The short point is that I am responsible for the School’s reputation, and that has suffered. I believe that the decisions we have made were reasonable, and can be justified. The grant from the foundation was used to support work on civil society in North Africa, which will have value in the future. The training programmes we have run in Libya will also prove valuable in enhancing the practical skills of many people who will be needed under whatever successor regime emerges. I should also say that I have no evidence whatsoever that anyone has behaved improperly in this whole episode. To the best of my current knowledge (though we are currently reviewing the evidence) , the degrees to Saif Gaddafi were correctly awarded, and there was no link between the grant and the degrees.

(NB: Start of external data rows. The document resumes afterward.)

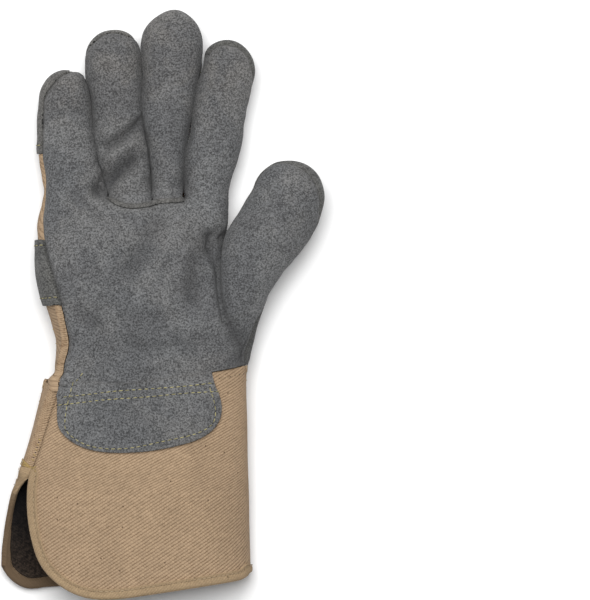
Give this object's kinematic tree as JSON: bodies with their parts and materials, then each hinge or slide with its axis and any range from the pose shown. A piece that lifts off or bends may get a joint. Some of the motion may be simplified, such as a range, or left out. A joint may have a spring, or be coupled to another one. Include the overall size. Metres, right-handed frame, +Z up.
{
  "type": "leather work glove",
  "caption": "Hollow right-hand work glove with a leather palm, canvas back, knuckle strap and flared canvas gauntlet cuff with a side slit, lying palm up.",
  "frame": {"origin": "under the middle of the glove's box, on the surface it lies on", "axes": "+Y to the fingertips, +X to the thumb's side, +Z up, out of the palm"},
  "size_m": [0.1758, 0.3198, 0.0446],
  "materials": {
    "palm_leather": "matt grey split suede with a short nap",
    "tip_leather": "matt pale grey split suede",
    "back_leather": "matt grey split suede",
    "canvas": "unbleached cotton twill, a diagonal weave with dark flecks",
    "hem_canvas": "the same cotton twill, turned and stitched as a hem",
    "dark_lining": "matt dark brown lining"
  },
  "bodies": {
    "root": {"palm": "palm_leather", "ring_finger_front": "palm_leather", "middle_finger_front": "palm_leather", "thumb_front": "palm_leather", "heel_patch": "palm_leather", "finger_base_welt": "tip_leather", "little_fingertip": "tip_leather", "ring_fingertip": "tip_leather", "middle_fingertip": "tip_leather", "index_finger_back": "back_leather", "thumb_back": "back_leather", "knuckle_strap": "back_leather", "canvas_back": "canvas", "cuff": "canvas", "cuff_binding": "hem_canvas", "cuff_lining": "dark_lining"}
  },
  "joints": []
}
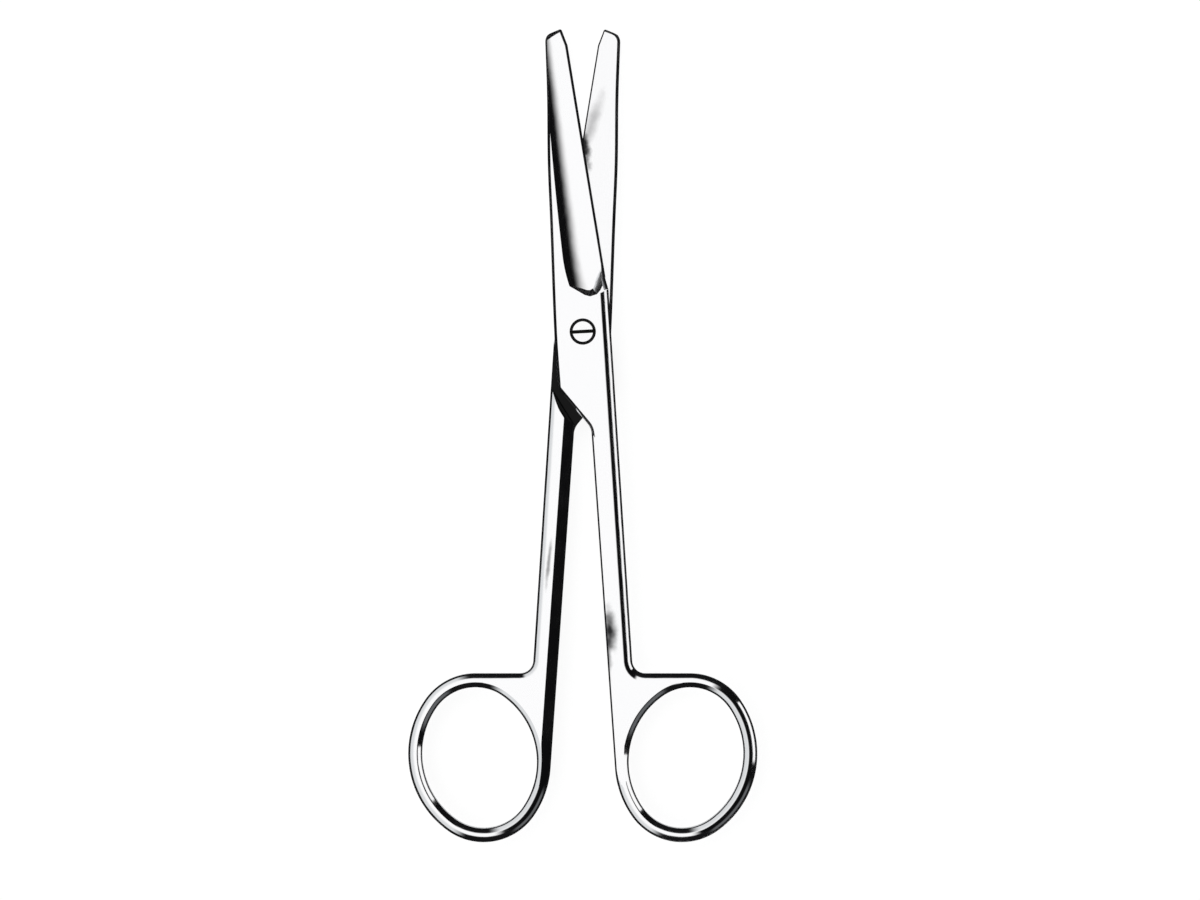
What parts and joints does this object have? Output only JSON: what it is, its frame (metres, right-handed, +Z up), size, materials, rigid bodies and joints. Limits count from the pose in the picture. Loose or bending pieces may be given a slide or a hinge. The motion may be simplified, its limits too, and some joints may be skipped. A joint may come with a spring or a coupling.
{
  "type": "surgical scissors",
  "caption": "Straight operating scissors with blunt tips, hollow-ground blades, a screwed lap joint and oval finger rings, lying slightly open.",
  "frame": {"origin": "on the pivot axis, in the plane of the joint's underside that the scissors lie on", "axes": "+Y from the finger rings towards the blade tips, midway between the halves; +Z up through the stack of both halves, along the pivot axis; +X to the side of the upper half's ring"},
  "size_m": [0.0618, 0.1442, 0.0044],
  "materials": {
    "half_steel": "fine satin polish",
    "screw_steel": "turned and polished"
  },
  "bodies": {
    "lower": {"lower_half": "half_steel", "pivot_screw": "screw_steel"},
    "upper": {"upper_half": "half_steel"}
  },
  "joints": [
    {"name": "blade_pivot", "type": "hinge", "parent": "lower", "child": "upper", "pos_m": [0, 0, 0.0022], "axis": [0, 0, 1], "range_deg": [-8, 110]}
  ]
}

But however laudable our intentions, in the light of developments in Libya the consequences have been highly unfortunate, and I must take responsibility for that. I advised the Council that it was reasonable to accept the money, and that has turned out to be a mistake. There were risks involved in taking funding from sources associated with Libya, and they should have been weighed more heavily in the balance. Also, I made a personal error of judgment in accepting the British government’s invitation to be an economic envoy, and the consequent Libyan invitation to advise their sovereign wealth fund. There was nothing substantive to be ashamed of in that (modest and unpaid) work, and I disclosed it fully, but the consequence has been to make it more difficult for me to defend the institution than it would otherwise have been.
So I think it would be better for the institution if we announce that I intend to step down. I know this will cause some short-term disruption, but I have concluded with great sadness that it is the right thing to do. I am of course willing to help with the transition in any way I can, and to stay on for a period of time if that is helpful. I am grateful to you and your predecessor Tony Grabiner for giving me the opportunity to lead this fine University, and I wish it every success in the future.